Title 27 of the Labor and Employment Wyoming Statutes contains the majority of the laws governing employer-employee relationships, including:

  • payment of wages;
  • fair employment practices;
  • unemployment; and
  • workers’ compensation. 

Wyoming’s Administrative Rules include rules governing:

  • labor standards;
  • unemployment issues;
  • workers’ compensation; and
  • other employment-related rules.

Most applicable rules can be found under rules for the Department of Workforce Services.

Who do these cover, including categories of workers?

Depending on the specific provision, these laws generally cover employees. Some provisions, including fair employment practices laws, also apply to applicants for employment.

Misclassification
Are there state-specific rules regarding employee/contractor misclassification?

Wyoming has no specific independent contractor misclassification law. Past efforts to enact such a law have failed to garner sufficient votes in the Wyoming legislature.

For both workers’ compensation and unemployment purposes, an ‘independent contractor’ is defined as an individual who performs services for another individual or entity and:

  • is free from control or direction over the details of the performance of services by contract and by fact;
  • represents his or her services to the public as a self-employed individual or independent contractor; and
  • can substitute another person to perform his or her services (Wyo. Stat. §27-14-102(xxiii); §27-3-104).

Contracts
Must an employment contract be in writing?

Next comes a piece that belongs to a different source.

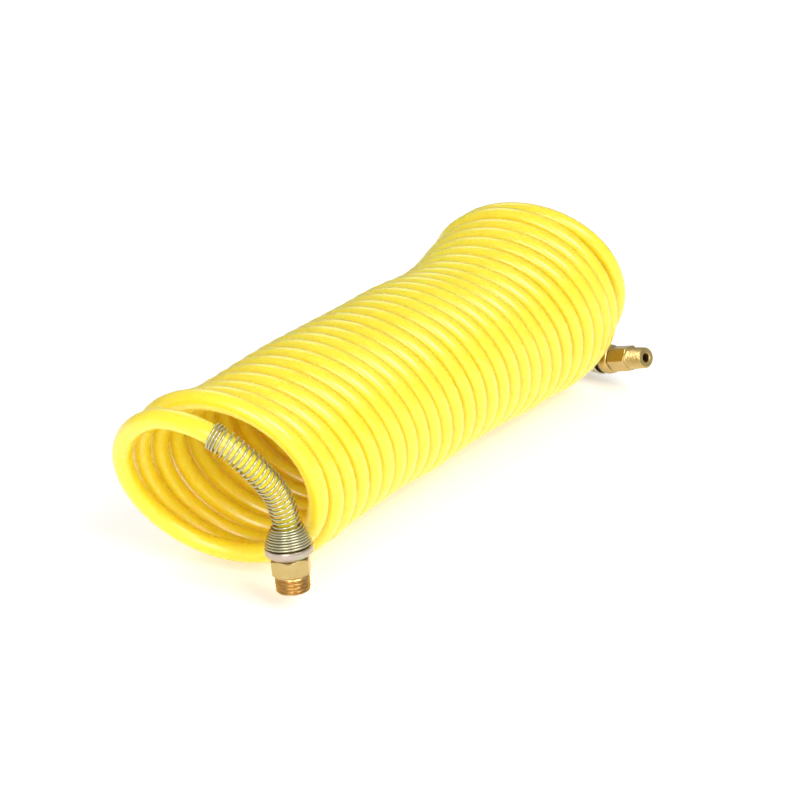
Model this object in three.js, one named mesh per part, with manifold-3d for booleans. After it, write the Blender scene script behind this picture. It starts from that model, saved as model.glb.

No, an express contract for employment may be made either orally or in writing (Finch v. Farmers Co-Op Oil Co. of Sheridan, 2005 WY 41, 109 P.3d 537 (Wyo. 2005)). However, an employment agreement that by its terms is not to be performed within one year of making the agreement must be in writing to be enforceable (Wyo. Stat. §1-23-105; Finch v. Farmers Co-Op Oil Co. of Sheridan, 2005 WY 41, 109 P.3d 537 (Wyo. 2005)).

Employee handbooks, personnel policies, letters of employment, performance evaluations, and a course of dealing may constitute an implied employment contract, absent a clear and conspicuous disclaimer stating that the handbook or policies do not establish, and are not to be implied to create, a contract (Trabing v. Kinko’s, Inc., 2002 WY 171, 57 P.3d 1248 (Wyo. 2002)).

Are any terms implied into employment contracts?

All employment relationships in Wyoming are based on a contract. Unless otherwise addressed in an express contract, all employment contracts in Wyoming are presumed to be at will. Every employment contract contains an implied covenant of good faith and fair dealing, whether at will or for cause (Wilder v. Cody Cty. Chamber of Comm., 868 P.2d 211 (Wyo. 1994)). Also, if an employer promises employment for a specified time, makes statements limiting the circumstances under which employment can be terminated, or publishes rules or policies which imply that employment will be terminated only for cause, an implied contract may arise which negates the usual presumption of at-will employment.

Are mandatory arbitration agreements enforceable?

Under Wyoming law, a written agreement to submit any existing or future controversy to arbitration is valid, enforceable and irrevocable, except on grounds which exist for the revocation of the contract. This includes arbitration agreements between employers and employees or between their respective representatives (Wyo. Stat. §1-36-103).

How can employers make changes to existing employment agreements?

Oral modifications of an existing contractual agreement are permissible. However, the general rule is that if an original agreement was required to comply with the statute of frauds, any material modification of that agreement must also conform to the statute of frauds (Roussalis v. Wyoming Med. Ctr., 4 P.3d 209, 242 (Wyo. 2000) citing Allen v. Kingdon, 723 P.2d 394, 396–97 (Utah 1986)). One exception is where a party has changed position by performing an oral modification so that it would be inequitable to permit the other party to found a claim or defense on the original agreement as unmodified. Also, if an employment contract includes terms which negate the at-will presumption, the employer must give consideration to the employee to reinstate at-will employment (Brodie v. Gen. Chem. Corp., 112 F.3d 440 (10th Cir. 1997)).